I don't know about you, but frankly, I don't need any lessons on theology, destiny, public service, job creation, pay equity, or conservative ideology from a crack addict.
One would imagine that Podhoretz has no problems taking such instruction from noted pain killer addict Rush Limbaugh, however.
But I digress. Here's Podhoretz yesterday:
Tonight, on the Tony Awards, an actor named Bill Irwin won the Best Actor award for his performance in "Who's Afraid of Virginia Woolf." Irwin is best known as a so-called New Vaudevillian -- a post-modern clown, is the best way of putting it. (Parents may know him as one of the two people who play "Mr Noodle" during the "Elmo's World" segments on "Sesame Street.") This isn't very interesting, except for the fact that Irwin was one of the first people to win a MacArthur "genius grant" two decades ago.
Which means that he may be the only Genius Grant winner ever to amount to anything after getting his $250,000 prize.
Oh, really. Here's the complete list of MacArthur Grant winners since 1981, listed by field. I see more than a few familiar names there of people who have most certainly "amounted to something" after winning the prize.
Oh, and John? You say the prize is $250,000? Get your damned facts right. From the MacArthur FAQ:
The stipend for the MacArthur Fellowship is currently set at $500,000, paid in quarterly installments over five years. There are no restrictions on how the money can be spent, and we impose no reporting obligations.
Wrong and stupid, all in the same sentence. You don't find that combination all that often, folks. (Now, the MacArthur Fellowship hasn't always been $500,000, but Podhoretz's wording above makes pretty clear that he thinks it has.)
(Hat tip for the above to TBogg.)
Oh, and since I actually bothered to scroll upward through The Corner while I was over there (don't worry, I'm showering later on), here's Podhoretz today:
For all you Star Wars ROTS fans who have e-mailed me to denounce my assertion last week that the movie's box-office drop-off indicates a general dislike of the film, I offer the following quote from today's Variety in support of your position: "Though it dropped in the rankings, Fox's 'Star Wars: Episode III -- Revenge of the Sith' is still doing massive biz.
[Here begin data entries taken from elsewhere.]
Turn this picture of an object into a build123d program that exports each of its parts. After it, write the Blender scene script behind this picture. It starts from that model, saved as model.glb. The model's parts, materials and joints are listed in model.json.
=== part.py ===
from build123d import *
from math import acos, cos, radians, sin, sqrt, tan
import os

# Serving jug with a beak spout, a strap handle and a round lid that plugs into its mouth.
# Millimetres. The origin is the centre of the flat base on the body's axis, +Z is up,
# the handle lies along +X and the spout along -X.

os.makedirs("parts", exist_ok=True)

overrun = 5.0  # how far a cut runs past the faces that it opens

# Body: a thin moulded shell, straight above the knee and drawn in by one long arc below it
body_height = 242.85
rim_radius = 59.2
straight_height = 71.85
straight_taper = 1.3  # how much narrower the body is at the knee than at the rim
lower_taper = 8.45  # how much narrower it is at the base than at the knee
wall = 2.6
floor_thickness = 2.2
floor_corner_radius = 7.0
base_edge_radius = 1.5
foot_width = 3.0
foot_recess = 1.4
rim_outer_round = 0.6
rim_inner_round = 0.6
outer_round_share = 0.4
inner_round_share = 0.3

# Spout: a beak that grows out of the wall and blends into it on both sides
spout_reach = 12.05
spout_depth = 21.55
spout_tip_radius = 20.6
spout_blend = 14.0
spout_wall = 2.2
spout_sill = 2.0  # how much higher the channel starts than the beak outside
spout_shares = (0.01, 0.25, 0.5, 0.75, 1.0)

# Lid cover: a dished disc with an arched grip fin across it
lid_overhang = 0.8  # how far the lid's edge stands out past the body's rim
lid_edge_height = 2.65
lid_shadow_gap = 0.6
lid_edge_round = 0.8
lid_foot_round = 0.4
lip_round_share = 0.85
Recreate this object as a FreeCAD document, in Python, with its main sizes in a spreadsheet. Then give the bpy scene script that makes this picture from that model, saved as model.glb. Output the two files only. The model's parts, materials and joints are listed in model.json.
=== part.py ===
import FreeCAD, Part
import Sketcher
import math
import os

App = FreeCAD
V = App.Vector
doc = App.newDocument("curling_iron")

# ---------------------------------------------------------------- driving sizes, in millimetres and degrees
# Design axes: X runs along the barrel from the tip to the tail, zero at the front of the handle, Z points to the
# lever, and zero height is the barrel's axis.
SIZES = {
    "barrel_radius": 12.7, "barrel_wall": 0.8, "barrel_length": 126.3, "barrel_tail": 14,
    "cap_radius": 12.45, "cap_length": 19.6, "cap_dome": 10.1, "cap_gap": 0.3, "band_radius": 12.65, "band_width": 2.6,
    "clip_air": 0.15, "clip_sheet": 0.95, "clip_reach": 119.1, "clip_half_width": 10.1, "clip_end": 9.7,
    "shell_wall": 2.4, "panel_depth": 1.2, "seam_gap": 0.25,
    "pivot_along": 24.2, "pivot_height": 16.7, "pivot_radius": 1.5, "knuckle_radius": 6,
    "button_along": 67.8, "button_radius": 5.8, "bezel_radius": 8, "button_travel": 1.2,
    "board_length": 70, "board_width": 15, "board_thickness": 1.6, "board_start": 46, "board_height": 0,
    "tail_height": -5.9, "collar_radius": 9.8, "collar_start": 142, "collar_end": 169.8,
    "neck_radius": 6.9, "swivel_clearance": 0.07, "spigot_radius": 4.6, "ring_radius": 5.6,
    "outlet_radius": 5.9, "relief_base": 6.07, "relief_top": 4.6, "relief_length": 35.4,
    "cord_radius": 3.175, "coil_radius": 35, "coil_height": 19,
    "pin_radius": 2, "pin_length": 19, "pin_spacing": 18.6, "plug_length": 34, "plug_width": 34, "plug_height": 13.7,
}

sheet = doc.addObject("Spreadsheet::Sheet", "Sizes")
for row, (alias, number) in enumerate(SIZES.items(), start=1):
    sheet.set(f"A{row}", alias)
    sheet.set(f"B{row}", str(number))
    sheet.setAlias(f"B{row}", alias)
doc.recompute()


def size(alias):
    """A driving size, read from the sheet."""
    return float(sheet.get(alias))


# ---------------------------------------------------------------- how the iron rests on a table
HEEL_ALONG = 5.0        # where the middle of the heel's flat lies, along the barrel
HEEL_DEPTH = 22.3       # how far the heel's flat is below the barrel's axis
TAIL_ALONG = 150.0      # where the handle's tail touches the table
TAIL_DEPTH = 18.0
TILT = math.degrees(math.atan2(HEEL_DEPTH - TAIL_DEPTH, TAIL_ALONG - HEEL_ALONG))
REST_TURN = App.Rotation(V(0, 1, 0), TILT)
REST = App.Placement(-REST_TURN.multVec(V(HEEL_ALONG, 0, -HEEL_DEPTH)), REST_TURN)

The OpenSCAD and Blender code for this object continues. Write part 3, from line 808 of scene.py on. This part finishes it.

Its weekend result of $26 million won it the crown for the fastest pic to gross $300 million. George Lucas's sci-fi finale hit the rarefied mark on Saturday, its 17th day of release, which is a day sooner than previous record-holder 'Shrek 2.' With a cume of $308.8 million, 'Sith' passed the 1977 original's $307 million haul and is now the second-biggest grosser in the series, behind only 'The Phantom Menace's' $431 million run."
Here's the thing, though: If it had actually been a genuinely good movie instead of a graded-on-a-curve movie, it would have made $400 million by now.
Ummmmm...John, if your assertion is that quality can be directly pegged to box office performance (which almost everyone agrees it can't; The Shawshank Redemption was a box-office flop), then you can't admit in one paragraph that the film in question has set a new box office record and then in the next paragraph move the goalposts just because you're just so gosh-darned desperate to be right about something.
And Podhoretz gets paid to produce stupidity on a regular basis. It's amazing, I tell you.